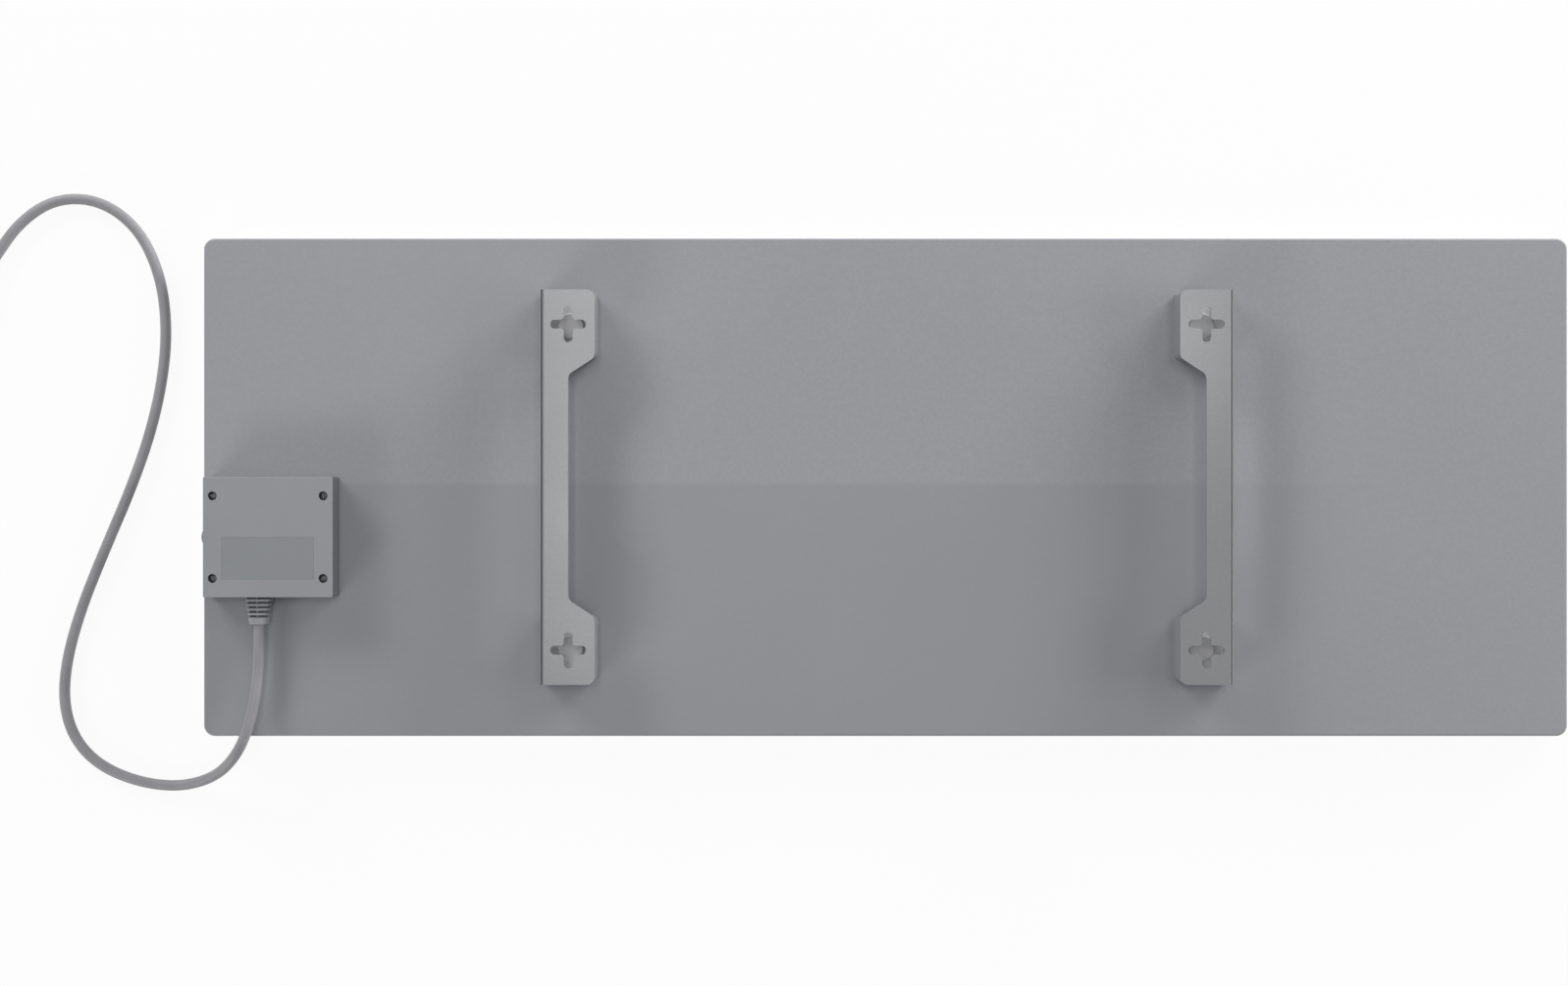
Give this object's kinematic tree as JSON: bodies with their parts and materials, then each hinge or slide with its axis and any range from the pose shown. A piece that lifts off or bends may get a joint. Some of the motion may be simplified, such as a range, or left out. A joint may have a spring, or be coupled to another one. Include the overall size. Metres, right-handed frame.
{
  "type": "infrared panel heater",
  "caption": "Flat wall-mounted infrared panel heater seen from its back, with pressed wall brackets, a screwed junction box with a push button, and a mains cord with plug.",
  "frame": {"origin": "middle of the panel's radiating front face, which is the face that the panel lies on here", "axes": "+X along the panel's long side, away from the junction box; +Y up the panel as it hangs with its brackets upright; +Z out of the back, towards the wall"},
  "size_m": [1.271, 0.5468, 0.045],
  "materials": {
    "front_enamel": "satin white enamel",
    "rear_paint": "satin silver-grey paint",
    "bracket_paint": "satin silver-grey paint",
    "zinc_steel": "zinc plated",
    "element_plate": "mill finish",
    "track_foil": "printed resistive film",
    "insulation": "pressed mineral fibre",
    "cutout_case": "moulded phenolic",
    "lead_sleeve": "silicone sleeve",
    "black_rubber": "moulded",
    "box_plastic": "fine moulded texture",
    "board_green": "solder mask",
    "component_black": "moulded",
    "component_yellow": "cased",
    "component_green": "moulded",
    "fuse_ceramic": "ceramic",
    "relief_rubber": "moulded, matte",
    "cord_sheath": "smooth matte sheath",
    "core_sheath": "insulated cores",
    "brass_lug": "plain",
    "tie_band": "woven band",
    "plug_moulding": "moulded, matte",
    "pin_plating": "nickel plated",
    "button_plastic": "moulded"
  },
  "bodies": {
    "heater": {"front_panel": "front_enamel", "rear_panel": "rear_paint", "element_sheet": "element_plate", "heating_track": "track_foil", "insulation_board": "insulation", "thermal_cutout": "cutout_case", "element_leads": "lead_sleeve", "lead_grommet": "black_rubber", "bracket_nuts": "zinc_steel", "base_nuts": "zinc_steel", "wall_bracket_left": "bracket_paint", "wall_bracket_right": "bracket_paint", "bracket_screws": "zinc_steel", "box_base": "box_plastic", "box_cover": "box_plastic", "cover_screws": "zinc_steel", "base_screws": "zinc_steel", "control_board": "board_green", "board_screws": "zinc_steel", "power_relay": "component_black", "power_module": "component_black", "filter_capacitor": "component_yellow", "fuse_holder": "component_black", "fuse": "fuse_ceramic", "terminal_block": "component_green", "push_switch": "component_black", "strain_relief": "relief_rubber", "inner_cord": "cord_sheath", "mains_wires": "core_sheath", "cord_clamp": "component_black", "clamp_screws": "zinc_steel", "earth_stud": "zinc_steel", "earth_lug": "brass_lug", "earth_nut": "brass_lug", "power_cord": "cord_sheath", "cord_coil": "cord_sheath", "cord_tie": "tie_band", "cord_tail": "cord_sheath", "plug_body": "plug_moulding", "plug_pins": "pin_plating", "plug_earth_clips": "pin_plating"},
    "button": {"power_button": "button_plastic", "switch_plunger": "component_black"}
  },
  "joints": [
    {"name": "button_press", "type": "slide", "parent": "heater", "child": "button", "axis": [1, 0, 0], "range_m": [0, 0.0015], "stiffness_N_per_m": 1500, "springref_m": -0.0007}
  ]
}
* * * * * * * * *
§ Exercise brief: Write the listing out again, exactly as it reads.

§ Solution for this task:
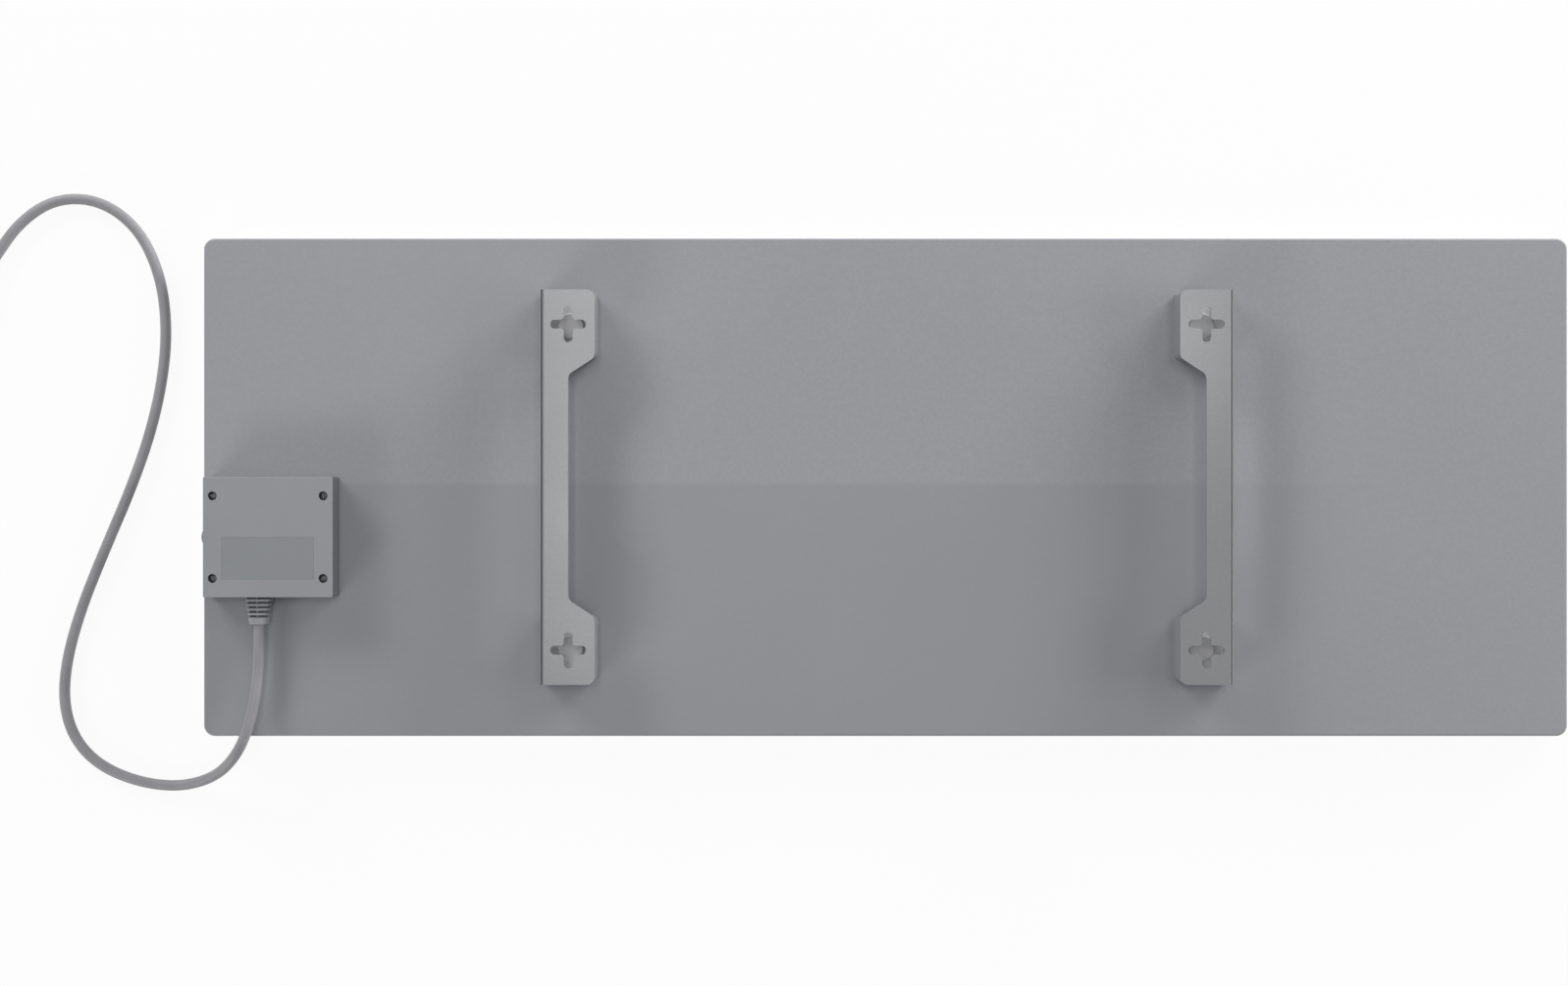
Give this object's kinematic tree as JSON: bodies with their parts and materials, then each hinge or slide with its axis and any range from the pose shown. A piece that lifts off or bends may get a joint. Some of the motion may be simplified, such as a range, or left out. A joint may have a spring, or be coupled to another one. Include the overall size. Metres, right-handed frame.
{
  "type": "infrared panel heater",
  "caption": "Flat wall-mounted infrared panel heater seen from its back, with pressed wall brackets, a screwed junction box with a push button, and a mains cord with plug.",
  "frame": {"origin": "middle of the panel's radiating front face, which is the face that the panel lies on here", "axes": "+X along the panel's long side, away from the junction box; +Y up the panel as it hangs with its brackets upright; +Z out of the back, towards the wall"},
  "size_m": [1.271, 0.5468, 0.045],
  "materials": {
    "front_enamel": "satin white enamel",
    "rear_paint": "satin silver-grey paint",
    "bracket_paint": "satin silver-grey paint",
    "zinc_steel": "zinc plated",
    "element_plate": "mill finish",
    "track_foil": "printed resistive film",
    "insulation": "pressed mineral fibre",
    "cutout_case": "moulded phenolic",
    "lead_sleeve": "silicone sleeve",
    "black_rubber": "moulded",
    "box_plastic": "fine moulded texture",
    "board_green": "solder mask",
    "component_black": "moulded",
    "component_yellow": "cased",
    "component_green": "moulded",
    "fuse_ceramic": "ceramic",
    "relief_rubber": "moulded, matte",
    "cord_sheath": "smooth matte sheath",
    "core_sheath": "insulated cores",
    "brass_lug": "plain",
    "tie_band": "woven band",
    "plug_moulding": "moulded, matte",
    "pin_plating": "nickel plated",
    "button_plastic": "moulded"
  },
  "bodies": {
    "heater": {"front_panel": "front_enamel", "rear_panel": "rear_paint", "element_sheet": "element_plate", "heating_track": "track_foil", "insulation_board": "insulation", "thermal_cutout": "cutout_case", "element_leads": "lead_sleeve", "lead_grommet": "black_rubber", "bracket_nuts": "zinc_steel", "base_nuts": "zinc_steel", "wall_bracket_left": "bracket_paint", "wall_bracket_right": "bracket_paint", "bracket_screws": "zinc_steel", "box_base": "box_plastic", "box_cover": "box_plastic", "cover_screws": "zinc_steel", "base_screws": "zinc_steel", "control_board": "board_green", "board_screws": "zinc_steel", "power_relay": "component_black", "power_module": "component_black", "filter_capacitor": "component_yellow", "fuse_holder": "component_black", "fuse": "fuse_ceramic", "terminal_block": "component_green", "push_switch": "component_black", "strain_relief": "relief_rubber", "inner_cord": "cord_sheath", "mains_wires": "core_sheath", "cord_clamp": "component_black", "clamp_screws": "zinc_steel", "earth_stud": "zinc_steel", "earth_lug": "brass_lug", "earth_nut": "brass_lug", "power_cord": "cord_sheath", "cord_coil": "cord_sheath", "cord_tie": "tie_band", "cord_tail": "cord_sheath", "plug_body": "plug_moulding", "plug_pins": "pin_plating", "plug_earth_clips": "pin_plating"},
    "button": {"power_button": "button_plastic", "switch_plunger": "component_black"}
  },
  "joints": [
    {"name": "button_press", "type": "slide", "parent": "heater", "child": "button", "axis": [1, 0, 0], "range_m": [0, 0.0015], "stiffness_N_per_m": 1500, "springref_m": -0.0007}
  ]
}